(Records with modeling code)

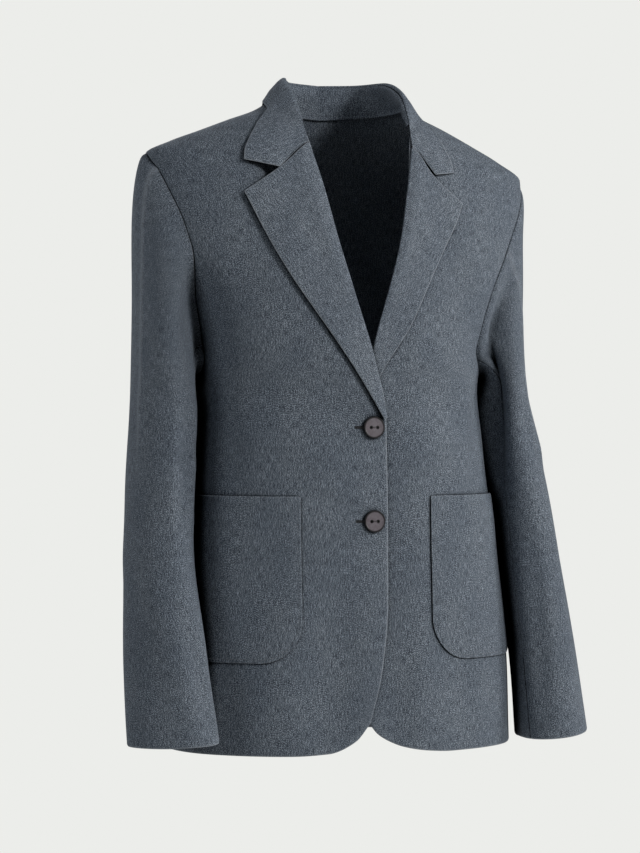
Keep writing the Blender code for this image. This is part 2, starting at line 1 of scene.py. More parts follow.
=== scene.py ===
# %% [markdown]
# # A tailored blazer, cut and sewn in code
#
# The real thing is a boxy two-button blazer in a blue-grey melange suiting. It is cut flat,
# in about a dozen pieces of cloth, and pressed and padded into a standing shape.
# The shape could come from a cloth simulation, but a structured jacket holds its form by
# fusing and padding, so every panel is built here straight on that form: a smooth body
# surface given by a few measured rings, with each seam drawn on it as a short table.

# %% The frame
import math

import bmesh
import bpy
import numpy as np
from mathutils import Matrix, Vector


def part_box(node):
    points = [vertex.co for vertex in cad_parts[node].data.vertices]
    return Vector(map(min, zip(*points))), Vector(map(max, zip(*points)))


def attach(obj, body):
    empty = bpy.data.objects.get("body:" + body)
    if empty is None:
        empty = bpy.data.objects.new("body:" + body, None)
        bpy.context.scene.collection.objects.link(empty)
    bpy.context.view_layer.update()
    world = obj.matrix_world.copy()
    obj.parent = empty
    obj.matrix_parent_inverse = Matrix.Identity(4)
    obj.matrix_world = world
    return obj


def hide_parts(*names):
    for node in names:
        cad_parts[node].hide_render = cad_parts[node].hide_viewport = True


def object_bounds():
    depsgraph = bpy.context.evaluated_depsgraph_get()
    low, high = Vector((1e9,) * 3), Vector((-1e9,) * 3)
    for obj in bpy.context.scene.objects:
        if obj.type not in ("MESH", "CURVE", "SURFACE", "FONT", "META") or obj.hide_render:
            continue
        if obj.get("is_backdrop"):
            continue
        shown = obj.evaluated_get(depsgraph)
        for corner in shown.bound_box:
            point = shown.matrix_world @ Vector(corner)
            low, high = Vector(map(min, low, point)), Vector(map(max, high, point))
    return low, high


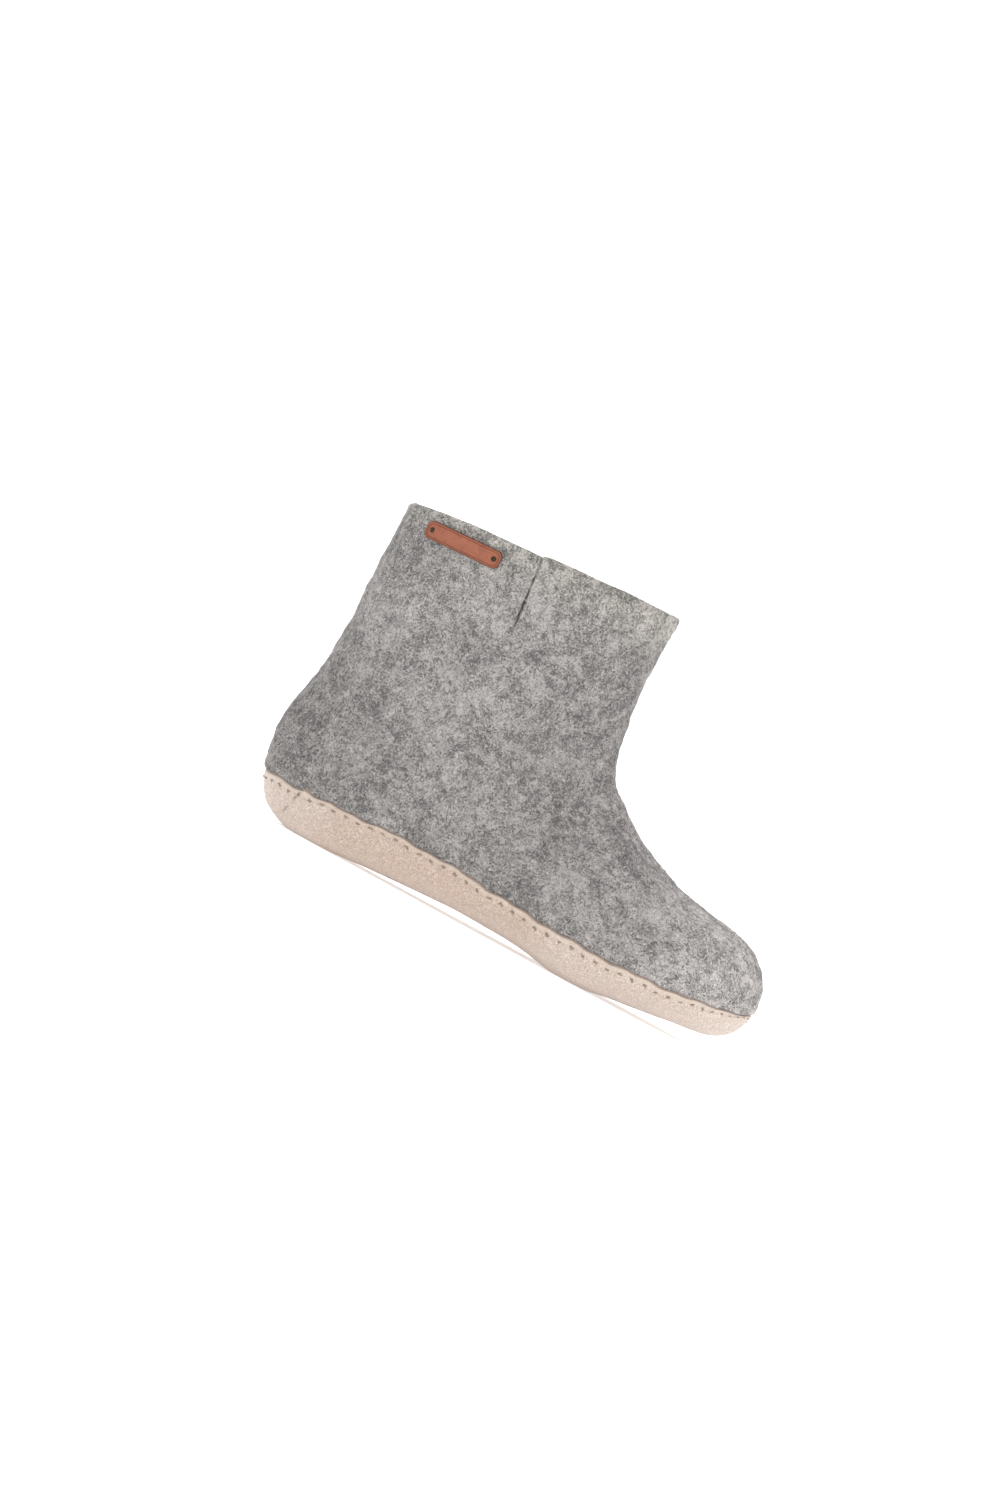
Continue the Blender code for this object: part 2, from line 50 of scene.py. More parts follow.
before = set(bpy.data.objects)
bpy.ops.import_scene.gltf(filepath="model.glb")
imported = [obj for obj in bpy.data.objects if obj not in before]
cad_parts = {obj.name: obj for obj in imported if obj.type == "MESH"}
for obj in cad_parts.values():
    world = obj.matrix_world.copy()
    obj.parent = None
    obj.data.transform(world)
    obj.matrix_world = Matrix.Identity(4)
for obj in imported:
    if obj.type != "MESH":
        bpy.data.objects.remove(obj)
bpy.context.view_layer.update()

* Exercise description: Copy out precisely the lines from the line with "zip(*points))), Vector(map(max, zip(*points)))" to the line with "imported = [obj" in the material above, including those two lines and omitting all the rest.

* Right answer:
    return Vector(map(min, zip(*points))), Vector(map(max, zip(*points)))


def attach(obj, body):
    empty = bpy.data.objects.get("body:" + body)
    if empty is None:
        empty = bpy.data.objects.new("body:" + body, None)
        bpy.context.scene.collection.objects.link(empty)
    bpy.context.view_layer.update()
    world = obj.matrix_world.copy()
    obj.parent = empty
    obj.matrix_parent_inverse = Matrix.Identity(4)
    obj.matrix_world = world
    return obj


def hide_parts(*names):
    for node in names:
        cad_parts[node].hide_render = cad_parts[node].hide_viewport = True


def object_bounds():
    depsgraph = bpy.context.evaluated_depsgraph_get()
    low, high = Vector((1e9,) * 3), Vector((-1e9,) * 3)
    for obj in bpy.context.scene.objects:
        if obj.type not in ("MESH", "CURVE", "SURFACE", "FONT", "META") or obj.hide_render:
            continue
        if obj.get("is_backdrop"):
            continue
        shown = obj.evaluated_get(depsgraph)
        for corner in shown.bound_box:
            point = shown.matrix_world @ Vector(corner)
            low, high = Vector(map(min, low, point)), Vector(map(max, high, point))
    return low, high


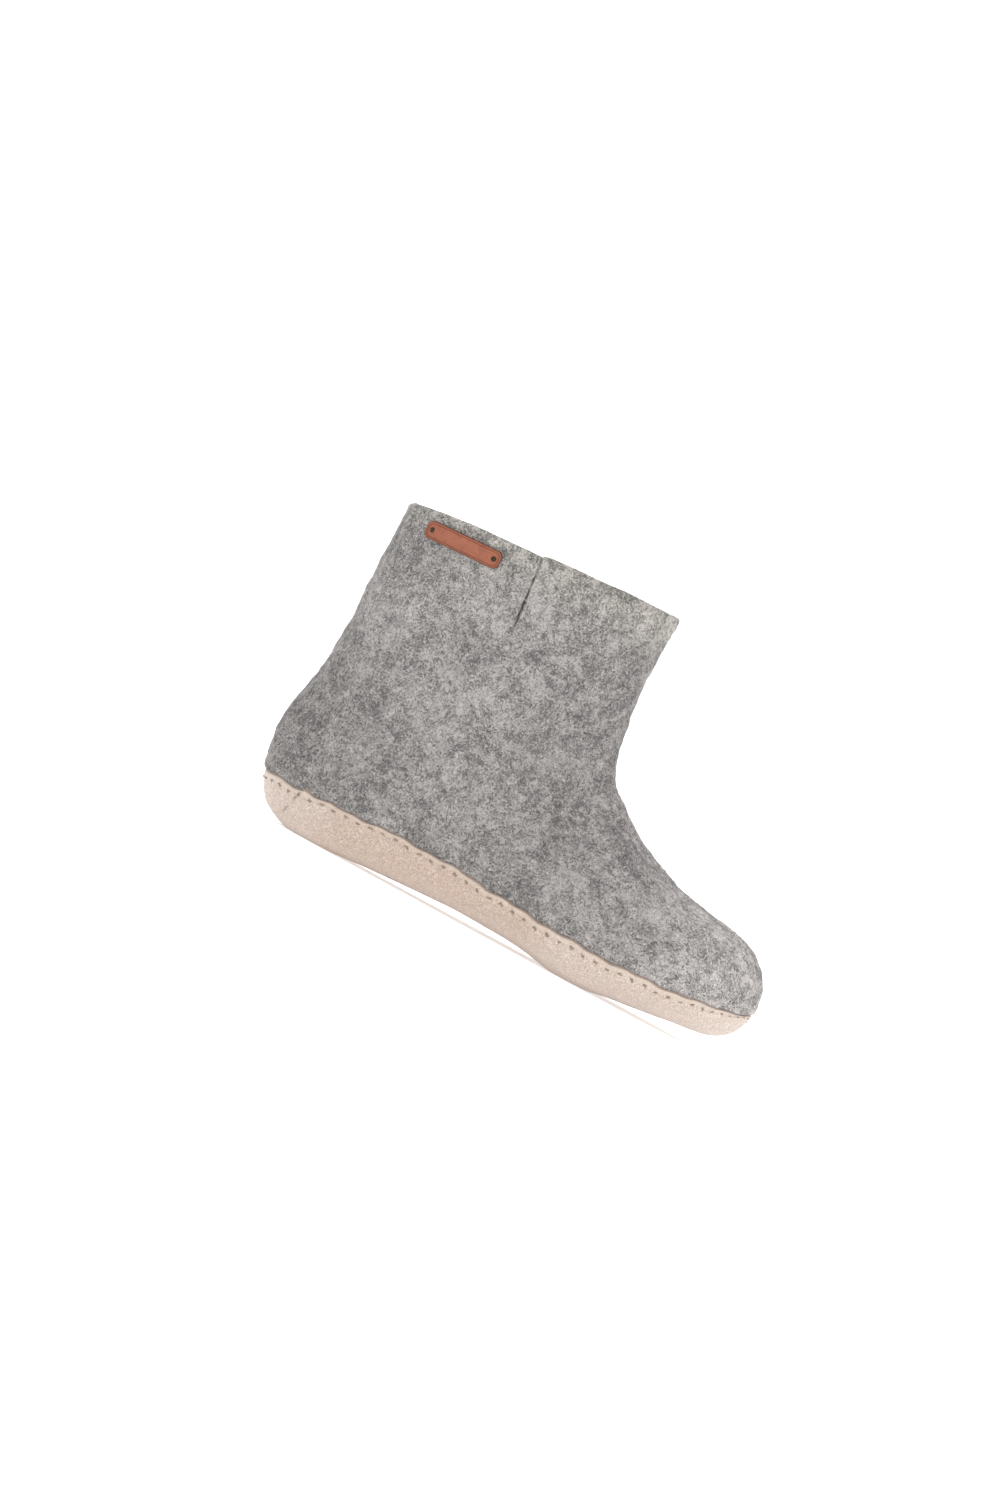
Continue the Blender code for this object: part 2, from line 50 of scene.py. More parts follow.
before = set(bpy.data.objects)
bpy.ops.import_scene.gltf(filepath="model.glb")
imported = [obj for obj in bpy.data.objects if obj not in before]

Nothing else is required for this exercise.